Data Assimilation Seminar

Prof. Shunji Kotsuki and Dr. Keiichi Kondo (September 11, 2020, 13:00-14:00)

Affiliation Chiba University and JMA-MRI
Title A local particle filter based on non-Gaussian statistics using an intermediate AGCM (Dr. Kondo). A Local Particle Filter and Its Gaussian Mixture Extension: Experiments with an Intermediate AGCM (Prof. Kotsuki)
Abstract

Particle filter (PF) is an ensemble data assimilation method that does not assume Gaussian errors for prior distribution. Applying the PF for high dimensional dynamical systems is generally difficult since the number of required particles or the ensemble size scales exponentially with the system size. Recently, local particle filters (LPFs), which uses localization as in the ensemble Kalman filter, have been proposed to apply the PF for high-dimensional dynamics efficiently. Among them, Penny and Miyoshi (2016) developed a Local Particle Filter (LPF) in a form as the ensemble transform matrix of the Local Ensemble Transform Kalman Filter (LETKF). The LETKF has been widely used for various geophysical systems including global and regional numerical weather prediction (NWP) models and Martian atmospheric models. Therefore, implementing consistently with an existing LETKF code is useful. German Weather Service (DWD) implemented the LPF with their operational global model ICON based on their operational LETKF code, and reported a stable performance in the operational setup (Potthast et al. 2019). Further, Walter and Potthast et al. (2020) extends the LPF to the Gaussian mixture (LPFGM) to improve the LPF. This study aims to develop an LPF consistently with an existing LETKF code. Here we use the LETKF code first developed by Miyoshi (2005) based on an intermediate AGCM known as the SPEEDY model.
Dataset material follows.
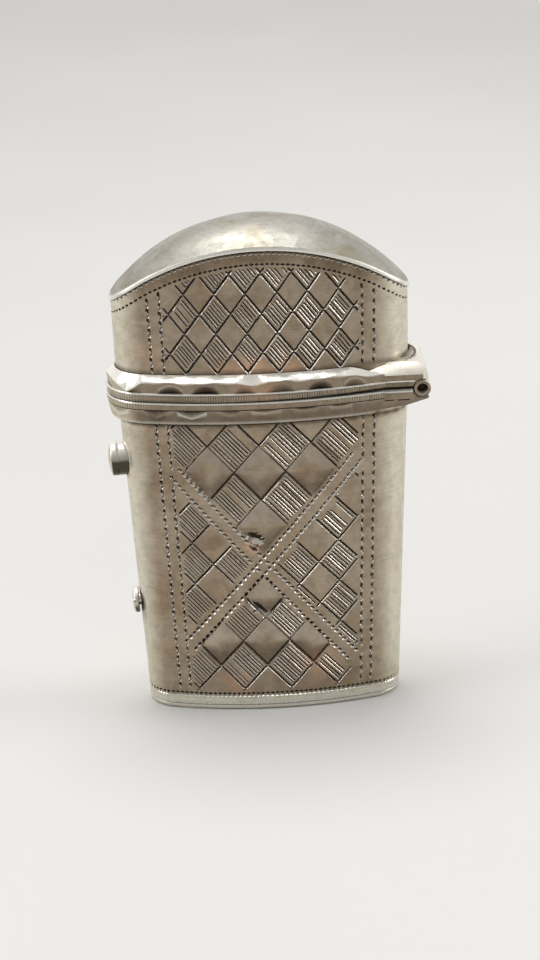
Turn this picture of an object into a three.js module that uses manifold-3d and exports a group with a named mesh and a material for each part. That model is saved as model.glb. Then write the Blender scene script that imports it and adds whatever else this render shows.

In this presentation, we would like to focus on the theory and code design of the LPF and its Gaussian mixture extension, with only minor modifications to the existing LETKF code. Our preliminary experiments revealed that the LPFGM potentially outperforms the LETKF in sparsely-observed regions. We also discuss remaining issues of the LPF and LPFGM that should be investigated further for improvements.